The Certificates are issuable as registered Certificates in any
Percentage Interest not to exceed 100%. As provided in the Trust Agreement and
subject to certain limitations therein set forth, Series 1999-1 Certificates are
exchangeable for new Series 1999-1 Certificates in authorized denominations
evidencing the same aggregate Percentage Interest, as requested by the holder
surrendering the same. No service charge will be made for any such registration
of transfer or exchange, but the Owner Trustee or the Certificate Registrar may
require payment of a sum sufficient to cover any tax or governmental charge
payable in connection therewith.
The Owner Trustee, the Certificate Registrar and any agent of the
Owner Trustee or the Certificate Registrar may treat the person in whose name
this Series 1999-1 Certificate is registered as the owner hereof for all
purposes, and none of the Owner Trustee, the Certificate Registrar nor any such
agent shall be affected by any notice to the contrary.
The Series 1999-1 Certificates may not be acquired by (a) an
employee benefit plan (as defined in Section 3(3) of ERISA) that is subject to
the provisions of Title I of ERISA, (b) a plan described in Section 4975(e) (1)
of the Code or (c) any entity whose underlying assets include plan assets by
reason of a plan's investment in the entity (each,
A-5
a "Benefit Plan"). By accepting and holding this Series 1999-1 Certificate, the
Holder hereof shall be deemed to have represented and warranted that it is not a
Benefit Plan.
The recitals contained herein shall be taken as the statements of
the Depositor or the Master Servicer, as the case may be, and the Owner Trustee
assumes no responsibility for the correctness thereof. The Owner Trustee makes
no representations as to the validity or sufficiency of this Series 1999-1
Certificate or of any Receivable or related document.
Unless the certificate of authentication hereon shall have been
executed by an authorized officer of the Owner Trustee, by manual or facsimile
signature, this Series 1999-1 Certificate shall not entitle the holder hereof to
any benefit under the Trust Agreement or the Master Sale and Servicing Agreement
or be valid for any purpose.
A-6
ASSIGNMENT
FOR VALUE RECEIVED the undersigned hereby sells, assigns and transfers unto
PLEASE INSERT SOCIAL SECURITY
OR OTHER IDENTIFYING NUMBER
OF ASSIGNEE
--------------------------------------------------------------------------------
(Please print or type name and address, including postal zip code, of assignee)

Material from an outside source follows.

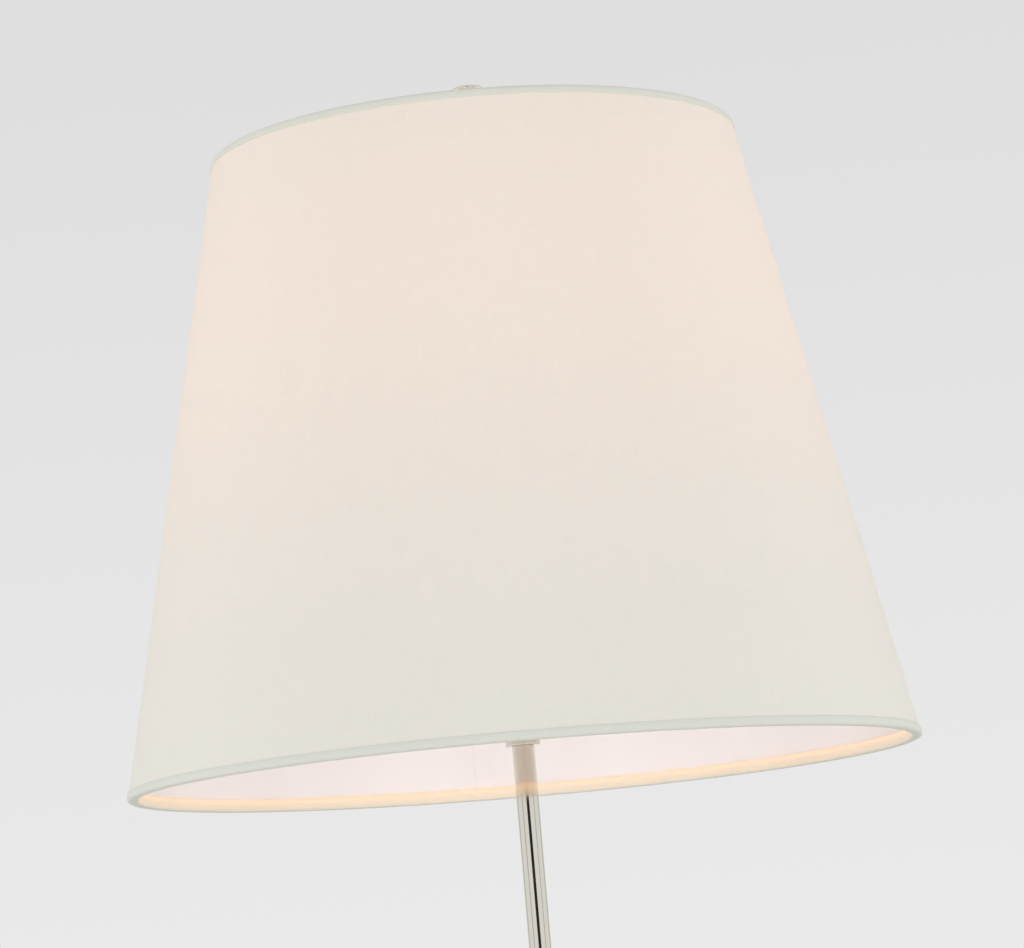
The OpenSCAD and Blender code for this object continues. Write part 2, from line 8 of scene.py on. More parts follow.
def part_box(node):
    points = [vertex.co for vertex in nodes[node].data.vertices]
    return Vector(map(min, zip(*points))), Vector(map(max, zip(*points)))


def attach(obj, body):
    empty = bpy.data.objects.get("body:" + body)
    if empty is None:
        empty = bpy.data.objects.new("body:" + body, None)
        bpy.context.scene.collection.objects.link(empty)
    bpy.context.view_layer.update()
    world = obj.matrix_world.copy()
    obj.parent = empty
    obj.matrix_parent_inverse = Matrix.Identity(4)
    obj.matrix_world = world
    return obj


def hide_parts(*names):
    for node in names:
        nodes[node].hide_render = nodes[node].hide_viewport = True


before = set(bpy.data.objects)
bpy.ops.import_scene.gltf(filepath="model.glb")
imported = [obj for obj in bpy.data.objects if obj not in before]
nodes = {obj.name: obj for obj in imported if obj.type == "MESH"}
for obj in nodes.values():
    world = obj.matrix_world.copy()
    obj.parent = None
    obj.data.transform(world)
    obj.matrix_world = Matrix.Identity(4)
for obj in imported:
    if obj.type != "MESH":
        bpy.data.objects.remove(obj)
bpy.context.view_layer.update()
mm = 0.001
print("frame loaded,", len(nodes), "nodes")


# shader helpers

def linearColour(hexCode, alpha=1.0):
    # sRGB hex to the linear values that a socket takes
    channels = [int(hexCode[i:i + 2], 16) / 255 for i in (1, 3, 5)]
    return tuple(c / 12.92 if c <= 0.04045 else ((c + 0.055) / 1.055) ** 2.4 for c in channels) + (alpha,)


def addNode(tree, kind, settings=None, links=None):
    # settings name either a property of the node or one of its sockets
    node = tree.nodes.new(kind)
    for key, value in (settings or {}).items():
        if isinstance(key, str) and hasattr(node, key):
            setattr(node, key, value)
        else:
            node.inputs[key].default_value = value
    for socket, source in (links or {}).items():
        tree.links.new(source, node.inputs[socket])
    return node


def newMaterial(name):
    material = bpy.data.materials.new(name)
    material.use_nodes = True
    material.node_tree.nodes.clear()
    return material, material.node_tree


def closeMaterial(tree, shader):
    addNode(tree, "ShaderNodeOutputMaterial", links={"Surface": shader})


def blendColours(tree, share, low, high):
    blend = addNode(tree, "ShaderNodeMix", {"data_type": "RGBA"}, {0: share})
    blend.inputs[6].default_value = low
    blend.inputs[7].default_value = high
    return blend.outputs[2]


def cloud(tree, vector, scale, low, high, spread=(0.35, 0.65), detail=3.0):
    # soft cloudy mix of two colours
    field = addNode(tree, "ShaderNodeTexNoise", {"Scale": scale, "Detail": detail}, {"Vector": vector})
    share = addNode(tree, "ShaderNodeMapRange", {"From Min": spread[0], "From Max": spread[1]},
                    {"Value": field.outputs["Fac"]})
    return blendColours(tree, share.outputs["Result"], low, high)


# mesh helpers: profiles are in mm, as (radius, height)

def boxMm(node):
    low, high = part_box(node)
    return low / mm, high / mm


def reachMm(node):
    low, high = boxMm(node)
    return (high.y - low.y) / 2


def turned(points, steps=64, closed=True, soften=0.0, segments=3, sharp=25):
    # a lathe-turned body about Z, its hard corners eased by a small bevel
    bm = bmesh.new()
    verts = [bm.verts.new((r * mm, 0, z * mm)) for r, z in points]
    pairs = list(zip(verts, verts[1:])) + ([(verts[-1], verts[0])] if closed else [])
    edges = [bm.edges.new(pair) for pair in pairs]
    bmesh.ops.spin(bm, geom=verts + edges, cent=(0, 0, 0), axis=(0, 0, 1), dvec=(0, 0, 0),
                   angle=math.tau, steps=steps, use_merge=True, use_duplicate=False)
    bmesh.ops.remove_doubles(bm, verts=bm.verts, dist=1e-6)
    bmesh.ops.dissolve_degenerate(bm, dist=1e-7, edges=bm.edges)
    bmesh.ops.recalc_face_normals(bm, faces=bm.faces)
    if soften:
        limit = math.radians(sharp)
        corners = [e for e in bm.edges if len(e.link_faces) == 2 and e.calc_face_angle(0) > limit]
        bmesh.ops.bevel(bm, geom=corners, offset=soften * mm, offset_type="OFFSET", affect="EDGES",
                        segments=segments, profile=0.5, material=-1, clamp_overlap=True)
    return bm


def sleeveProfile(radius, bore, low, high):
    return [(bore, low), (radius, low), (radius, high), (bore, high)]


def swept(path, radius, sides=20, caps=True):
    # a round wire along a list of points in mm
    bm = bmesh.new()
    points = [Vector(p) * mm for p in path]
    rings = []
    side = None
    for i, point in enumerate(points):
        ahead = (points[min(i + 1, len(points) - 1)] - points[max(i - 1, 0)]).normalized()
        if side is None:
            side = ahead.orthogonal().normalized()
        side = (side - ahead * side.dot(ahead)).normalized()
        up = ahead.cross(side)
        rings.append([bm.verts.new(point + (side * math.cos(a) + up * math.sin(a)) * radius * mm)
                      for a in (math.tau * k / sides for k in range(sides))])
    for first, second in zip(rings, rings[1:]):
        for k in range(sides):
            bm.faces.new((first[k], first[(k + 1) % sides], second[(k + 1) % sides], second[k]))
    if caps:
        bm.faces.new(list(reversed(rings[0])))
        bm.faces.new(rings[-1])
    return bm


def wireRing(radius, z, wire, steps=160, sides=20):
    angles = [math.tau * k / sides for k in range(sides)]
    points = [(radius + wire * math.cos(a), z + wire * math.sin(a)) for a in angles]
    return turned(points, steps)


def arcPath(x, z, radius, start, end, count=14):
    # points on an arc in the XZ plane, angles in degrees
    return [(x + radius * math.cos(math.radians(a)), 0, z + radius * math.sin(math.radians(a)))
            for a in (start + (end - start) * i / count for i in range(count + 1))]


def joined(parts):
    # several closed bodies in one mesh
    whole = bmesh.new()
    for part in parts:
        mesh = bpy.data.meshes.new("part")
        part.to_mesh(mesh)
        part.free()
        whole.from_mesh(mesh)
        bpy.data.meshes.remove(mesh)
    return whole


def placed(bm, matrix):
    bmesh.ops.transform(bm, matrix=matrix, verts=bm.verts)
    return bm


def combined(bm, other, operation="DIFFERENCE"):
    # an exact boolean, worked out once so that the finished mesh needs no helper object
    scratch = []
    for source in (bm, other):
        mesh = bpy.data.meshes.new("scratch")
        source.to_mesh(mesh)
        source.free()
        item = bpy.data.objects.new("scratch", mesh)
        bpy.context.scene.collection.objects.link(item)
        scratch.append(item)
    step = scratch[0].modifiers.new("step", "BOOLEAN")
    step.operation = operation
    step.solver = "EXACT"
    step.object = scratch[1]
    graph = bpy.context.evaluated_depsgraph_get()
    mesh = bpy.data.meshes.new_from_object(scratch[0].evaluated_get(graph), depsgraph=graph)
    result = bmesh.new()
    result.from_mesh(mesh)
    bpy.data.meshes.remove(mesh)
    for item in scratch:
        bpy.data.objects.remove(item)
    return result


def barAlong(start, end, radius, sides=48, soften=0.0):
    # a round bar from start to end, both in mm
    reach = Vector(end) - Vector(start)
    length = reach.length
    bm = turned([(0, 0), (radius, 0), (radius, length), (0, length)], sides, closed=False, soften=soften)
    return placed(bm, alongMatrix(reach.normalized(), start))


def alongMatrix(axis, start):
    # stands a body that was turned about Z along another axis, its foot at start in mm
    turn = Vector((0, 0, 1)).rotation_difference(Vector(axis)).to_matrix().to_4x4()
    return Matrix.Translation(Vector(start) * mm) @ turn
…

--------------------------------------------------------------------------------
the within Certificate, and all rights thereunder, hereby irrevocably
constituting and appointing
____________________ Attorney to transfer said Certificate on the books of the
Certificate Registrar, with full power of substitution in the premises.
Dated:
*
------------------------------------------
Signature Guaranteed:
*
------------------------------------------
-----------------
* NOTICE: The signature to this assignment must correspond with the name of
the registered owner as it appears on the face of the within Certificate in
every particular, without alteration, enlargement or any change whatever. Such
signature must be guaranteed by an "eligible guarantor institution" meeting the
requirements of the Certificate Registrar, which requirements include membership
or participation in STAMP or such other "signature guarantee program" as may be
determined by the Certificate Registrar in addition to, or in substitution for,
STAMP, all in accordance with the Securities Exchange Act of 1934, as amended.